There is not much time, however, given that the European Commission intends to publish a formal legal proposal for the CBAM by the end of June. The schedule is to be in implementation by the beginning of 2023.

A month ago, the European Parliament adopted a resolution to back the CBAM. The carbon border tax should be introduced for oil refineries, the glass, paper and aluminium industries, the power sector, and energy-intensive industrial sectors such as cement, steel, chemicals, and fertilizers, the resolution said.

The CBAM could bring an additional cost of EUR 1.08 billion to Turkey’s industry

Of course, it is all about costs for these companies. According to a recent report by the Turkish Industry and Business Association (TUSIAD), the CBAM could bring an additional cost of EUR 1.08 billion to Turkey’s manufacturing sector, Platts reported.

According to Clean Energy Wire, the TUSIAD has expressed an interest in aligning their policies with the EU standard and asked for a mechanism and funding to facilitate this approach.

The Ministry of Environment and Urbanization is drafting an impact assessment study

In order to shed some light on the CBAM’s consequences for Turkey, its Ministry of Environment and Urbanization is drafting an impact assessment study. The results of the study are expected by mid-2021, the European Bank for Reconstruction and Development (EBRD) has said on its website.

The EBRD is supporting the ministry in preparing the study in order to foster an informed debate about the monetary implications and transitional risks for Turkish exporters to the EU.

In order to prepare for the CBAM, Turkey’s industry is not wasting any time.

“As Turkish mills are already investing in green steel, I don’t think that the CBAM will have a significant effect on our exports to the EU,” said Veysel Yayan, secretary general of the Turkish Steel Producers’ Association (TCUD), Eurometal.net has reported.

In 2020 Turkey was one of the leaders of renewables’ growth in Southeast Europe.

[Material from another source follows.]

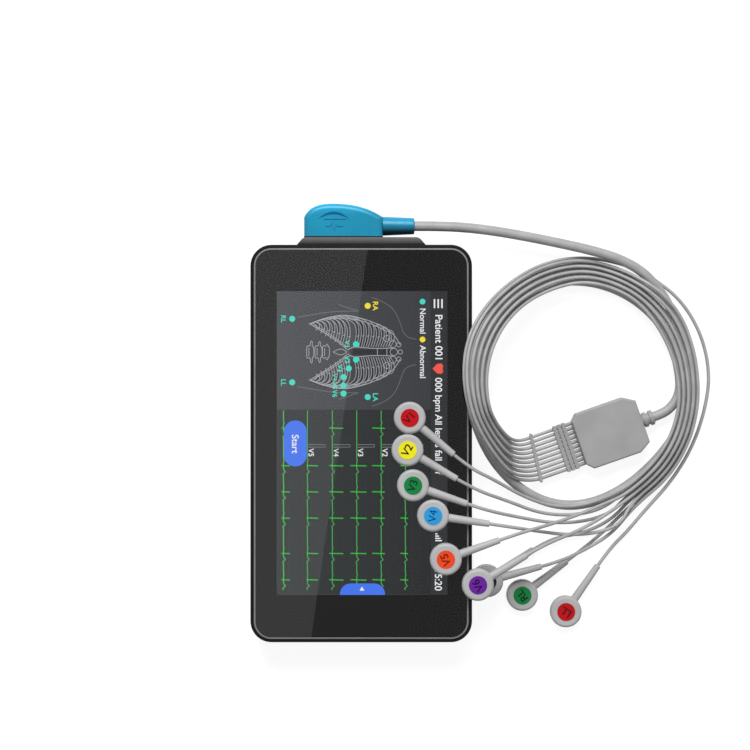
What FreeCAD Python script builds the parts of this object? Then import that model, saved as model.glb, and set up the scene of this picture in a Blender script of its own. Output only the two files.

The country added the most renewable capacity in one year in 2020.

Three levels of support provided by EBRD

To strengthen Turkish interest in carbon pricing and contribute to an enabling environment for a scaled-up domestic carbon market, the EBRD is providing capacity-building support.

The bank’s Mid-size Sustainable Energy Financing Facility (MidSEFF) Carbon Market Development Support Programme offers three levels of support.

On a national level, this means policy dialogue. The program supports carbon market development in Turkey by promoting initiatives that can further increase the participation of sovereign and private sector actors in the national and international carbon market, including advising the Turkish government on the impacts of the CBAM, the EBRD said.

At bank level, the support consists of helping Turkish banks develop carbon market services thorough trainings across a range of carbon market activities, including project origination and finance, and trading and brokerage of carbon credits.

Finally, at project level, the EBRD program is supporting the carbon asset development process, according to the EBRD website. The program delivers technical assistance to renewable energy and energy efficiency projects financed under MidSEFF that are eligible for carbon financing.